In de totstandkoming van de prachtige gestroomlijnde bronzen sculpturen van Jan Verschoor heeft Rob Brünnmayer een belangrijk aandeel. “Ik doe de techniek, dat kan Jan helemaal niet”, zegt Rob met een ondeugende blik. Rob, oorspronkelijk elektrotechnisch installateur en mechanisch installateur, bedenkt de inwendige constructies van Jans ontwerpen, initieert het gebruik van nieuwe materialen en weet ze op ambachtelijke wijze toe te passen. 
In de naastgelegen school zijn de ateliers van Jan en Rob. De lokalen liggen tegenover elkaar en hebben ieder een compleet andere inrichting en sfeer.

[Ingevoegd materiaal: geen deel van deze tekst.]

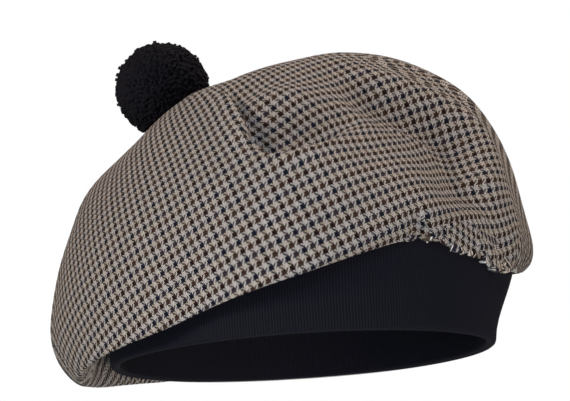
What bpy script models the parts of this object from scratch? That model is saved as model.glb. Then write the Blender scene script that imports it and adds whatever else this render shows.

Het atelier van Rob, een ‘uitvindershol’, staat vol met apparatuur, gereedschap en elektrotechnische spullen. Ook kweekt hij er bijzondere planten. Opvallend zijn de kleurrijke mobiles aan het plafond die hij ontwierp en ook de vele antieke klokken. “Het is een grote hobby ze op te scharrelen en ze vervolgens te repareren en te restaureren. Heel minutieus werk. Ik geloof dat ik nog maar een van de weinigen in Nederland ben die dit kan”, zegt Rob.
Het werkdomein van Jan is ordelijk en aangeveegd, op esthetische wijze ingericht en straalt een ander soort rust uit dan het atelier van Rob. Er staan slingerachtige objecten in was en steen waaraan hij nog dagelijks werkt. “In mijn beelden ben ik altijd op zoek naar balans. Ze moeten op één pen kunnen staan. Voor de constructies heeft Rob altijd een oplossing.” Al zestig jaar leven en werken Jan en Rob samen. Nog altijd op de plek waar ze hun eerste atelier vonden en die nu een plek is waar mensen graag komen om van hun kunstwerken en die van anderen te genieten. <<



Aanvullende bronnen:

Boek ‘Museum Jan | Ontstaan en Collectie’ 2021
Boek ‘Jan Verschoor’ 2021 

Tijdens Sculptures at the Parc 2023 op Culinair Landgoed Parc Broekhuizen worden twee bronzen sculpturen van Jan Verschoor tentoongesteld.